CD Review: SLEEP Dopesmoker
Dopesmoker was never gonna fly; not as an album title, not on a major label.
It was actually the least of the band's worries. Al Cisneros, Matt Pike, Chris Hakius – Sleep – were about to be tucked in for good, in classic Dead Kennedys Frankenchrist fashion. There wouldn't be a lawsuit, primarily because the trio had already spent their advance paying off debt and just stocking the cupboard toward an indeterminate future, but the battle over the release of this single song, 63-minute monster would end the group just as effectively as any drawn out court battle.
London Records seemed like an odd home for a left field band like Sleep, but it was precisely the lack of any metal representation at all at the label that led the trio to believe they would be given the big fish, small pond treatment. And that seemed to be the intent all along, but London were expecting something they could service to radio and Headbanger's Ball, something like the previous album's "Dragonaut", a 5-minute, 43-second dose of concise stoner doom that seemed to appear on every metal compilation in 1993 (though that could have been because they were on Earache at the time, and Earache in the 90's were seemingly putting out as many "samplers" as all other metal labels combined).
Securing their release from Earache took a little finessing, and as such the recordings for what would come to be called Dopesmoker weren't initiated until 1996, over three years after the release of Sleep's Holy Mountain. Billy Anderson (Neurosis, Melvins) recorded and engineered the tracks, which had to be laid to tape in multiple takes as a single reel-to-reel spool only holds 22 minutes. The trio recorded for a full month straight before returning home to rehearse for a bit, after which they returned to the studio and spent another full month finishing things up. By the time they finished Pike later estimated they had a full 2-3 different edits of the song.
London Records were not happy. As with many record labels, upon sensing that they've just sunk more money into an album than they could ever hope to recoup, the label's A&R began icing the band out (it didn't help that the guy who signed Sleep to London in the first place was let go prior to the band ever getting into the studio). The label paid for a top-to-bottom remix of the album which the band did not approve of, and in the end all that came out of it was a promotional CD that was serviced to the media before the album was eventually shelved altogether.
No satisfactory explanation has ever been given as to how the title Jerusalem was arrived at, but the band themselves apparently had no say in the matter. An official release under this title – by Rise Above – wouldn't be forthcoming until 1999, long after the band had folded. This would be the same 52-minute edit from London's rare promo CD (also called Jerusalem), arbitrarily sliced up into six separate tracks for indexing purposes… the song runs unbroken otherwise.
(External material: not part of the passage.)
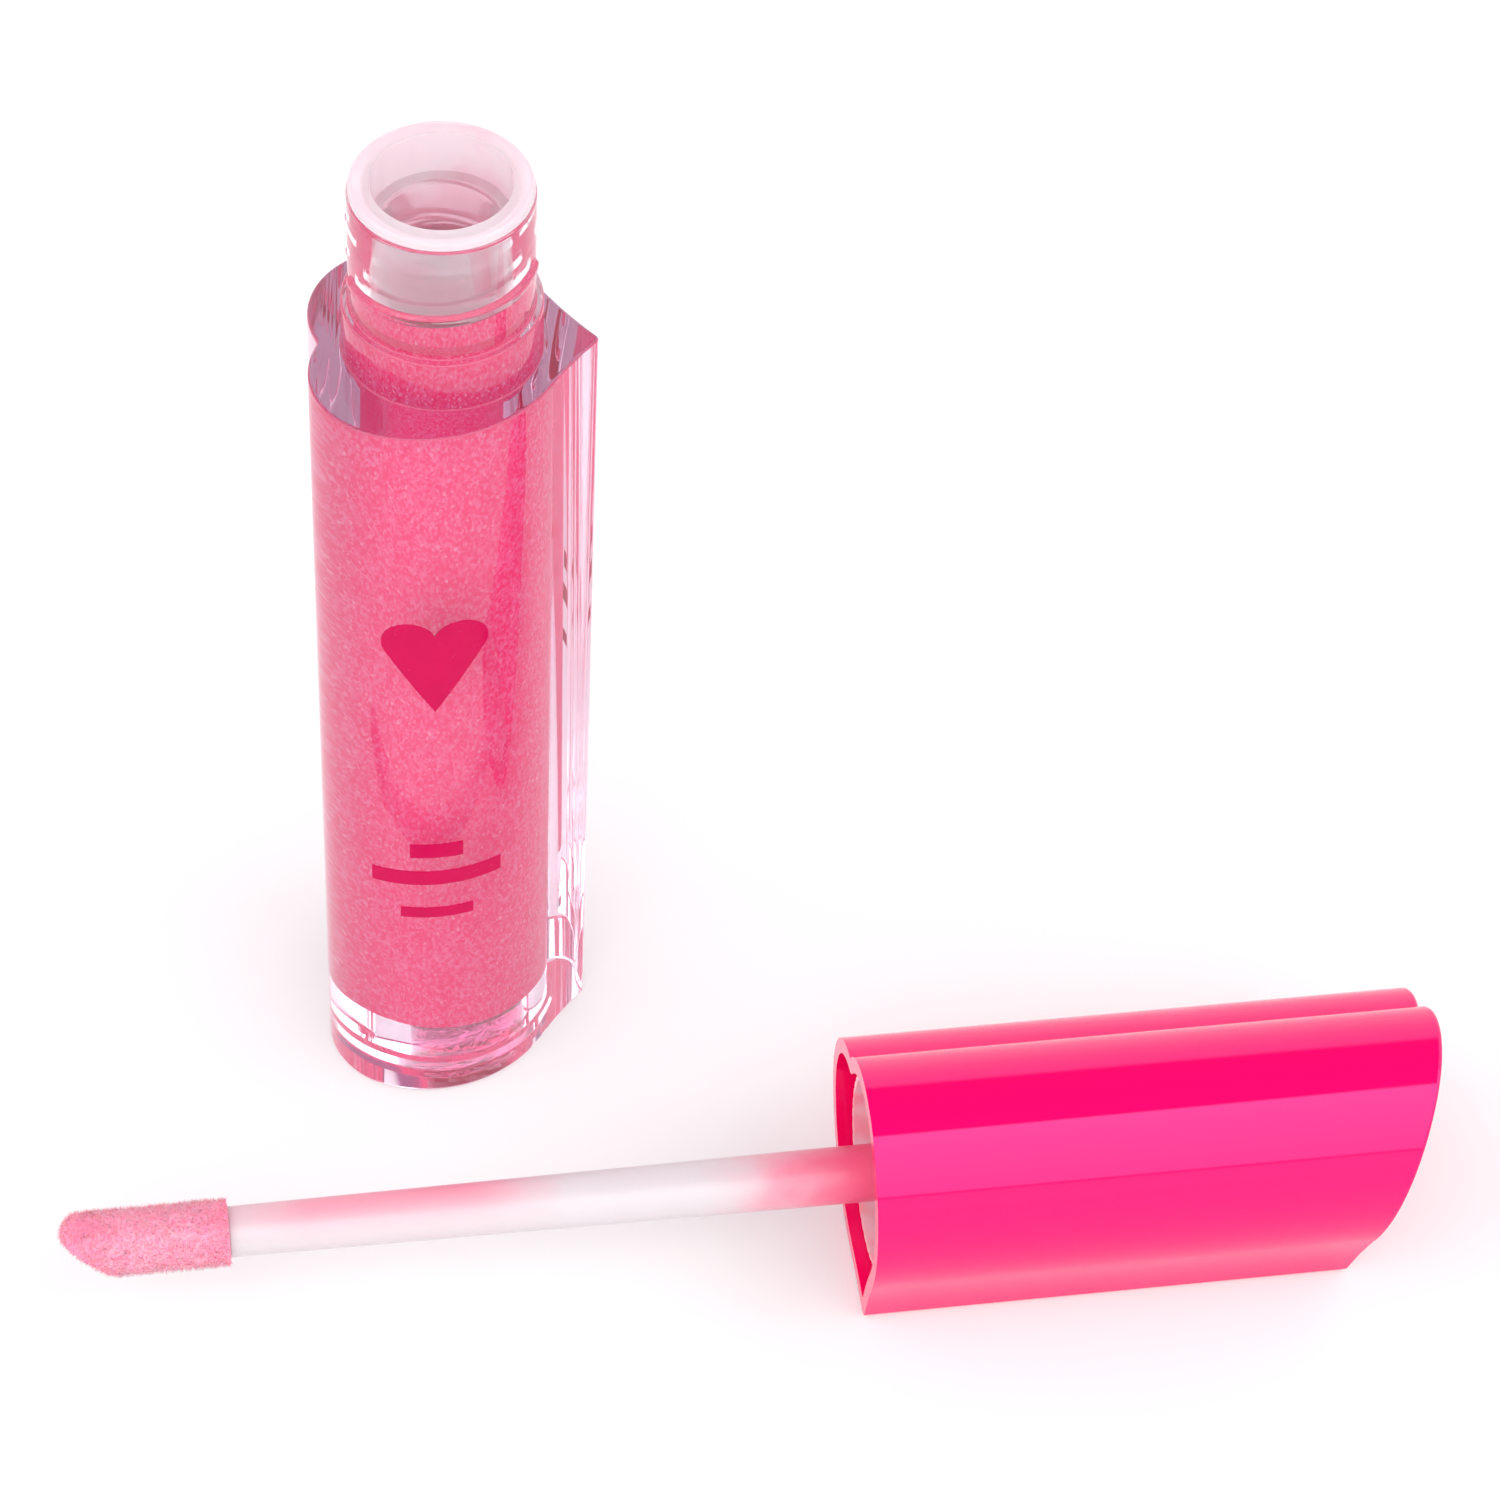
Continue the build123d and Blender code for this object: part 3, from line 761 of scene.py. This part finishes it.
class GLOSS_OT_gloss(bpy.types.Operator):
    """Fills the well with gloss, wetted to its wall"""
    bl_idname = "gloss.gloss"
    bl_label = "Gloss"

    def execute(self, context):
        tube, looks = context.scene.gloss_tube, context.scene.gloss_gloss
        low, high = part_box("gloss_fill")
        radius = tube.bore + looks.overlap
        bottom, level = low.z - 2 * looks.overlap, high.z
        neck_foot = tube.body_height + tube.collar_height
        film = tube.neck_bore + looks.overlap
        # Up the well, out with the flare, up the neck as a film, and back down it to a shallow dimple.
        profile = rounded([
            (0, bottom), (radius, bottom), (radius, neck_foot - tube.flare / 2),
            (film, neck_foot + tube.flare / 2), (film, neck_foot + looks.film_height),
            (film - 0.8 * MM, neck_foot + looks.film_height - 0.55 * MM),
            (film - 2.3 * MM, neck_foot + 0.6 * MM), (film - 2.5 * MM, level + 0.2 * MM), (0, level)],
            [0.05 * MM, 0.2 * MM, 0.2 * MM, 0.05 * MM, 0.1 * MM, 0.3 * MM, 0.3 * MM], 6)
        piece = turned_piece("gloss", spread(profile, 2 * MM), 180)
        dress(piece, gloss_material(looks))
        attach(piece, TUBE)
        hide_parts("gloss_fill")
        return {"FINISHED"}


class GLOSS_OT_insert(bpy.types.Operator):
    """Finishes the wiper in the neck and the plug in the base"""
    bl_idname = "gloss.insert"
    bl_label = "Wiper and plug"

    def execute(self, context):
        looks = context.scene.gloss_plastic
        dress(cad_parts["wiper"], wiper_material(looks))
        dress(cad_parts["base_plug"], plug_material(looks))
        return {"FINISHED"}


class GLOSS_OT_print(bpy.types.Operator):
    """Inks the printed heart and the bars"""
    bl_idname = "gloss.print"
    bl_label = "Print"

    def execute(self, context):
        ink = ink_material(context.scene.gloss_plastic)
        for node in ("heart_print", "label_bars"):
            dress(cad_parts[node], ink)
        return {"FINISHED"}


class GLOSS_OT_cap(bpy.types.Operator):
    """Finishes the cap's shell and its liner"""
    bl_idname = "gloss.cap"
    bl_label = "Cap"

    def execute(self, context):
        looks = context.scene.gloss_plastic
        dress(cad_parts["cap_shell"], cap_material(looks))
        dress(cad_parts["cap_liner"], liner_material(looks))
        return {"FINISHED"}


class GLOSS_OT_wand(bpy.types.Operator):
    """Finishes the wand and the applicator, and sets the fibres of its flock"""
    bl_idname = "gloss.wand"
    bl_label = "Wand"

    def execute(self, context):
        looks = context.scene.gloss_plastic
        dress(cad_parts["wand_stem"], wand_material(looks))
        flock = flock_material(looks)
        for node in ("applicator_core", "applicator_flock"):
            dress(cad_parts[node], flock)
        fibres = flock_fibres(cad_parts["applicator_flock"], FIBRES)
        dress(fibres, flock)
        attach(fibres, CAP)
        return {"FINISHED"}


def flock_fibres(node, count):
    """Short tapered fibres on the outside of the flock: roots spread evenly by area over the faces that point
    away from the wand's axis, each fibre a three-sided spike 0.18 to 0.42 mm tall and leaning a little."""
    mesh = node.data
    mesh.calc_loop_triangles()
    co = np.zeros(len(mesh.vertices) * 3)
    mesh.vertices.foreach_get("co", co)
    co = co.reshape(-1, 3)
    corners = np.zeros(len(mesh.loop_triangles) * 3, np.int32)
    mesh.loop_triangles.foreach_get("vertices", corners)
    corners = corners.reshape(-1, 3)
    a, b, c = co[corners[:, 0]], co[corners[:, 1]], co[corners[:, 2]]
    cross = np.cross(b - a, c - a)
    area = np.linalg.norm(cross, axis=1) / 2
    normal = cross / np.maximum(2 * area[:, None], 1e-20)
    mouth, way = wand_line()
    way = np.array(way)
    middle = (a + b + c) / 3 - np.array(mouth)
    off = middle - (middle @ way)[:, None] * way
    reach = np.linalg.norm(off, axis=1)
    outward = np.einsum("ij,ij->i", off / np.maximum(reach[:, None], 1e-9), normal) > 0.3
    outward |= normal @ -way > 0.3
    weight = area * outward
    rng = np.random.default_rng(7)
    pick = rng.choice(len(area), count, p=weight / weight.sum())
    u, v = rng.random((2, count, 1))
    fold = u + v > 1
    u, v = np.where(fold, 1 - u, u), np.where(fold, 1 - v, v)
    root = a[pick] + u * (b - a)[pick] + v * (c - a)[pick]
    lean = normal[pick] + 0.45 * rng.normal(size=(count, 3))
    lean /= np.linalg.norm(lean, axis=1)[:, None]
    side = np.cross(lean, rng.normal(size=(count, 3)))
    side /= np.linalg.norm(side, axis=1)[:, None]
    other = np.cross(lean, side)
    tall = (0.18 + 0.24 * rng.random((count, 1))) * MM
    wide = (0.025 + 0.03 * rng.random((count, 1))) * MM
    turn = np.arange(3) * math.tau / 3
    foot = root[:, None] + wide[:, None] * (np.cos(turn)[None, :, None] * side[:, None]
                                            + np.sin(turn)[None, :, None] * other[:, None])
    foot = foot - 0.05 * MM * lean[:, None]
    tip = (root + tall * lean)[:, None]
    points = np.concatenate([foot, tip], 1).reshape(-1, 3)
    first = 4 * np.arange(count)[:, None]
    triangles = np.concatenate([first + [0, 1, 3], first + [1, 2, 3], first + [2, 0, 3], first + [2, 1, 0]])
    return closed_mesh("flock_fibres", points, np.zeros((0, 4)), triangles)


class GLOSS_PT_panel(bpy.types.Panel):
    """Sidebar panel with every piece's operator"""
    bl_idname = "GLOSS_PT_panel"
    bl_label = "Gloss Tube"
    bl_space_type = "VIEW_3D"
    bl_region_type = "UI"
    bl_category = "Gloss Tube"

    def draw(self, context):
        for operator in OPERATORS:
            self.layout.operator(operator.bl_idname)
        for name in GROUPS:
            group = getattr(context.scene, name)
            for label in group.bl_rna.properties.keys():
                if label not in ("name", "rna_type"):
                    self.layout.prop(group, label)


OPERATORS = (GLOSS_OT_stage, GLOSS_OT_tube, GLOSS_OT_gloss, GLOSS_OT_insert, GLOSS_OT_print,
             GLOSS_OT_cap, GLOSS_OT_wand)
GROUPS = {
    "gloss_tube": TubeSizes,
    "gloss_heart": HeartSizes,
    "gloss_gloss": GlossLooks,
    "gloss_plastic": PlasticLooks,
    "gloss_stage": StageLooks,
}


def register():
    """Registers the size groups, the operators and the panel."""
    for group in GROUPS.values():
        bpy.utils.register_class(group)
    for cls in (*OPERATORS, GLOSS_PT_panel):
        bpy.utils.register_class(cls)
    for name, group in GROUPS.items():
        setattr(bpy.types.Scene, name, bpy.props.PointerProperty(type=group))


def unregister():
    """Takes away what register added."""
    for name in GROUPS:
        delattr(bpy.types.Scene, name)
    for cls in (*OPERATORS, GLOSS_PT_panel, *GROUPS.values()):
        bpy.utils.unregister_class(cls)


def main():
    """Builds the stage and every piece in order."""
    register()
    bpy.ops.gloss.stage()
    bpy.ops.gloss.tube()
    bpy.ops.gloss.gloss()
    bpy.ops.gloss.insert()
    bpy.ops.gloss.print()
    bpy.ops.gloss.cap()
    bpy.ops.gloss.wand()


if __name__ == "__main__":
    main()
Southern Lord's current deluxe reissue is not the first time the uncut, 63-minute track has been released under the Dopesmoker handle, however; Tee Pee Records released a long out-of-print copy in 2003, along with a live version of an unreleased song called "Sonic Titan". The SL edition does feature a stellar remastering job by From Ashes Rise guitarist Brad Boatright as well as a previously unreleased, live rundown of the Sleep classic "Holy Mountain". I don't have a copy of the Tee Pee release, so I can't really comment on the sonic differences between the two 63-minute masters, but truthfully the only thing wrong with Rise Above's Jerusalem edition is the 11-minute butchering… it otherwise sounds just fine, perhaps a bit more compressed than Southern Lord's mix, but otherwise perfectly respectable on the bottom end.
And so the Southern Lord release is obviously the go to purchase here in 2012, although you lose the otherwise unavailable "Sonic Titan" from the Tee Pee release, which is kind of a shame as that song now disappears into the nebulous limbo of file sharing networks. It would have been nice if there had been enough material here for a 2CD version, perhaps the second disc comprising one of the alternate takes Pike has hinted at the existence of, with the live cut of "Sonic Titans" appended as a bonus track on disc two.
What's actually here is difficult to quibble over (though frankly the live version of "Holy Mountain" sounds pretty horrible, a C- bootleg rating at best). The unexpurgated Dopesmoker may be the definitive stoner album; it's certainly one of the finest doom albums ever. In a lot of ways Sleep here reconciled the more esoteric, long form jams pioneered by Dylan Carlson's Earth into a more accessible template, one that nearly every doom and sludge band since have utilized to some extent. From the tandem bass/guitar doubling to Al Cisnero's infrequent, interjection-like vocals and the loud, freestyle drumming of Chris Haikus, this is the stoner rock an entire generation has grown up on, atavistic and true to its name… and not even remotely topped since.